STANDING FIRM: Engineering firm Bradken’s workers hold a meeting over redundancies.
STANDING FIRM: Engineering firm Bradken’s workers hold a meeting over redundancies. David Nielsen

Bradken hit by pay dispute

EMERGENCY meetings between union officials and mining manufacturer Bradken have cleared up a dispute over staff facing two weeks without pay in a forced shutdown.

Bradken goes into shutdown on Monday, with most workers using holiday leave payments to cover the forced break. However, Australian Metal Workers Union state organiser Steve Franklin said Bradken had allowed workers to use sick leave if holiday leave was not available, to ensure all staff were paid over the two weeks.

Since the agreement was reached, Bradken had withdrawn the offer, leaving staff facing uncertainty over the two-week period.

But Mr Franklin said a series of meetings yesterday resolved the issue, allowing all staff to be paid.

Bradken, which develops products for mining, freight rail, and steel-making industries, sacked 30 workers from its foundry earlier this month.

In further signs of the mining industry slow down, the remaining 60 foundry workers will begin a four-day working week when work recommences.

Employees will use sick and holiday leave to cover fifth day payments.

Despite the small win, Mr Franklin said there were signs the slow down in work at the Karrabin site would extend to November.

This has raised concerns of more redundancies across the engineering and fabrication workshops which employ 100 staff.

Dozens of employees recently gathered for a union meeting outside the Karrabin site.

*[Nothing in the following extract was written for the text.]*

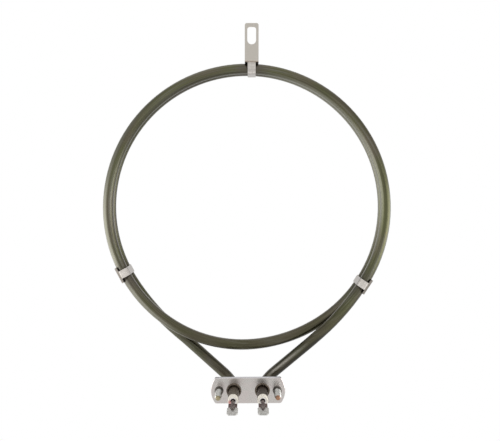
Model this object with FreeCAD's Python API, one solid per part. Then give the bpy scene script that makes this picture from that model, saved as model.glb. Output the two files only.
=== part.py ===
# Round heating element of a fan oven. One sheathed heater bar is wound into two turns, and its legs
# come down to a flange plate that carries the two terminals and the two fixing studs. Two clips and
# a hanger, each folded from one strip, hold the turns together.
#
# Frame, in millimetres: X to the right, Y away from the terminals, Z up. The origin is the middle of
# the flange plate's seating face, which looks along -Y, as the studs and the terminals do.
import FreeCAD
import Part
import os
from math import acos, cos, degrees, radians, sin, sqrt, tan

V = FreeCAD.Vector

# Heater bar
sheath_d = 6.5
sheath_flattening = 0.08  # what pressing the wound turns flat takes off the bar, front to back
sheath_wall = 0.5
ring_r = 88.0  # from the ring's middle to the bar's middle
turn_gap = 0.6
ring_clearance = 24.4  # from the terminals' level up to the bar's middle at the bottom of the ring
ring_setback = 14.0  # from the seating face back to the middle between the two turns
crossover_deg = 35.0  # each side of the ring's lowest point, where the bar moves to its second turn

# Legs of the bar
leg_leave_deg = 32.0  # below the level of the ring's middle
leg_bow_r = 150.0
leg_level_run = 8.0  # straight run in the plane of its turn, before the leg slants
leg_slant_r = 60.0
leg_spacing = 17.6
flange_bend_r = 9.5
sheath_reach = 12.6  # the bar's end in front of the seating face

# Flange plate
plate_length = 46.0
plate_height = 16.0
plate_t = 2.0
plate_end_r = 13.0
plate_corner_r = 1.2
plate_edge_chamfer = 0.3

# Bushes that carry the bar's ends in the plate
bush_wall = 1.3
bush_nose = 0.5  # in front of the plate
bush_chamfer = 0.2
bush_mouth_chamfer = 0.5  # room for the brazing round the bar
bush_collar_w = 0.9
bush_collar_t = 0.8

# Fixing studs
stud_from_end = 5.0  # from the end of the plate
stud_d = 4.0
stud_length = 12.0
stud_point_d = 2.6  # at the end of the chamfer
stud_point_length = 0.7
stud_nub_d = 2.3  # left where the stud was parted from its bar
stud_nub_length = 0.9
stud_base_d = 5.5
stud_base_t = 0.8
stud_weld_depth = 0.3  # how far the base is let into the plate

# Terminals
pin_d = 2.0
pin_flat = 0.3  # depth of the flat that lies on the tab
pin_on_blade = 3.0
pin_pressed_w = 2.7  # across the pin's outer end, which is pressed flat on the tab
pin_pressed_t = 0.8
pin_pressed_length = 7.0
pin_taper_length = 3.6  # where the round pin runs out on its pressed end
pin_tip_w = 0.9
coil_wire_d = 0.45
coil_end_length = 4.0
coil_end_gap = 0.8  # from the pin's inner end to the end of its bore
seal_length = 3.0
bead_d = 6.3
bead_bore_d = 3.1
bead_rim_t = 2.8
bead_rim_chamfer = 0.3
bead_spigot = 2.0
tab_gap = 1.8  # from the bead to the tab
tab_t = 0.8
tab_neck_w = 5.2
tab_neck_length = 5.4
tab_shoulder = 0.8
tab_blade_w = 6.3
tab_blade_length = 7.6
tab_tip_chamfer = 1.1
tab_hole_d = 1.5
tab_hole_from_tip = 3.2

# Folded strips
strip_t = 0.6
strip_bend_r = 0.7  # inside the bend
strap_w = 5.0
strap_play = 0.2  # between the strap and the bar
slot_play = 0.1
clip_w = 10.4
clip_lift = 0.3  # from the bar to the clip's wide plate
clip_curl_r = 2.4  # inside the bend between the clip's plate and its strap
clip_curl_deg = 72.0  # how far round that bend the strip stays wide
clip_margin = 1.4  # plate left behind the slot
clip_tail = 5.5
clip_corner_r = 0.8
left_clip_deg = 207.4
right_clip_deg = -33.6
hanger_deg = 87.5
hanger_lean_deg = 2.0  # back to upright, within the strap's play
hanger_w = 8.6
hanger_lift = 0.2
hanger_height = 23.6  # from the top of the folded strip to the hanger's top
hanger_tail = 6.0
hanger_corner_r = 1.3
hanger_slot_w = 5.5
hanger_slot_length = 10.8
hanger_slot_corner_r = 1.6
hanger_slot_from_top = 2.4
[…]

Bradken was contacted for comment but did not respond before publication.

Mr Franklin said the situation was tough on staff, their families and the community.

"There is a lot of concern that workers are using up their holidays and leave and if redundancies do follow they will be made redundant and all their entitlements will be used up and affect their pay out," he said.

"The reason for the down turn is the big mining companies are not seeking or buying parts or material, which is affecting the local economy."

He said Bradken's decision to honour the original agreement had given the workers a slight boost.

"They were relieved that the company had held the position they had given."

One staff member said morale among foundry staff was at rock bottom.

The staff member said one employee had been laid off three times in four years.

The strain on families and the ability to plan for the future was beginning to take its toll, the worker said.